Start with your monthly debt payments. This entity covers credit cards, personal loans, student finance, buy-now-pay-later instalments, and any existing vehicle finance. Only fixed monthly amounts count, because these are predictable and repeatable.

Then identify your gross monthly income. This is the income before tax and National Insurance. Lenders prefer this entity because it stays consistent across all applicants and aligns with formal affordability rules.

Now apply the formal Debt-to-Income Ratio (DTI) formula:

DTI = (Monthly Debt Payments ÷ Gross Monthly Income) × 100

A short example shows how the entity relationship works. If your Gross Monthly Income is £3,000 and your Monthly Debt Payments total £900, your Back-End DTI is 30%. Add a £250 Car Payment and the same formula pushes it to roughly 39%.

How to Improve Your DTI Before You Apply

You improve your Debt-to-Income Ratio (DTI) by reducing your monthly debt payments and keeping your planned car payment small compared with your gross monthly income.

Step 1 – Work out your current Back-End DTI

  • Add up all Monthly Debt Payments: credit cards, personal loans, buy-now-pay-later, student finance, existing car finance.
  • Find your Gross Monthly Income (before tax and National Insurance).
  • Use the formula: DTI = (Monthly Debt Payments ÷ Gross Monthly Income) × 100

This gives you the Back-End DTI that lenders will see.

Step 2 – Cut small, high-impact Monthly Debt Payments

  • Target debts with:
    • High interest, and
    • Small balances that you can clear within a few months.
  • When you clear one of these, you remove a whole Monthly Debt Payment from the DTI formula.

One cleared payment can move your Back-End DTI more than you expect.

Step 3 – Avoid taking on new fixed commitments

  • Press pause on new phones on contract, new store cards, and extra subscriptions taken on finance.
  • Every new fixed payment becomes another line in monthly debt payments.

And that pushes your DTI up before you even add a Car Payment.

Step 4 – Resize the future Car Payment

  • Look at the car side of the equation:
    • Choose a slightly cheaper car.
    • Increase your deposit if you can.
    • Consider a slightly longer term (while keeping total cost in mind).
  • A smaller car payment means a smaller increase in Back-End DTI when the lender models the deal.

You’re shaping the payment to fit your income, not the other way around.

Step 5 – Check what income the lender will actually count

  • Make sure your gross monthly income includes:
    • Basic salary.
    • Regular overtime, if it appears consistently on payslips.
    • Reliable benefits or maintenance that the lender accepts.
  • Only income that is regular, provable and documented improves the income side of the DTI formula.

If it doesn’t show on paper, the lender usually can’t use it.

Step 6 – Recalculate your Back-End DTI

  • After clearing a debt or adjusting the planned car payment, run the formula again.
  • Watch how changes in monthly debt payments and projected car payment affect the final percentage.

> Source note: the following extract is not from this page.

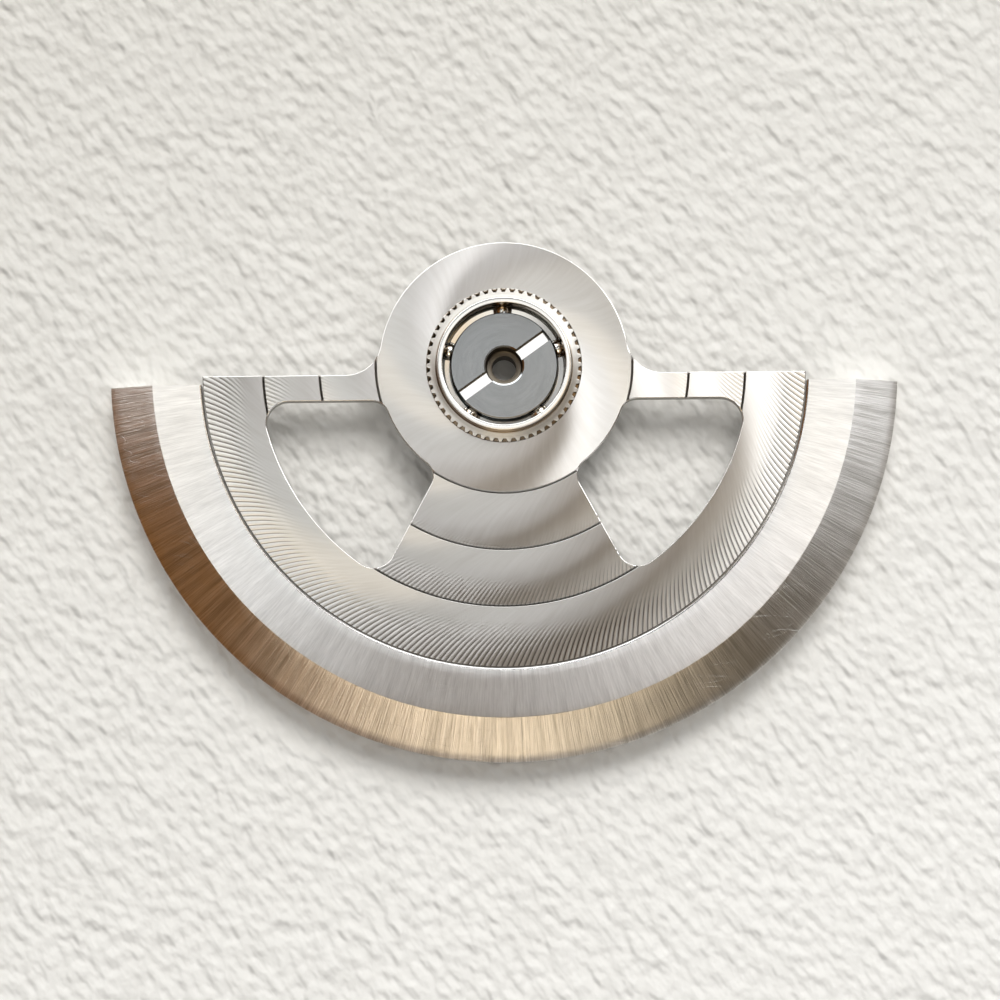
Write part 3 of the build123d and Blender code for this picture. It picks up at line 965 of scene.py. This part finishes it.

Seeing the new DTI in black and white helps you decide if you are ready to apply or should improve a little further.

Step 7 – Aim for a sensible target range

  • Many families feel more comfortable when Back-End DTI sits around the low-30% range or below.
  • Even if a lender might approve you higher, you decide how much pressure you want on your monthly budget.

You are not just trying to pass the check; you are trying to live comfortably with the result.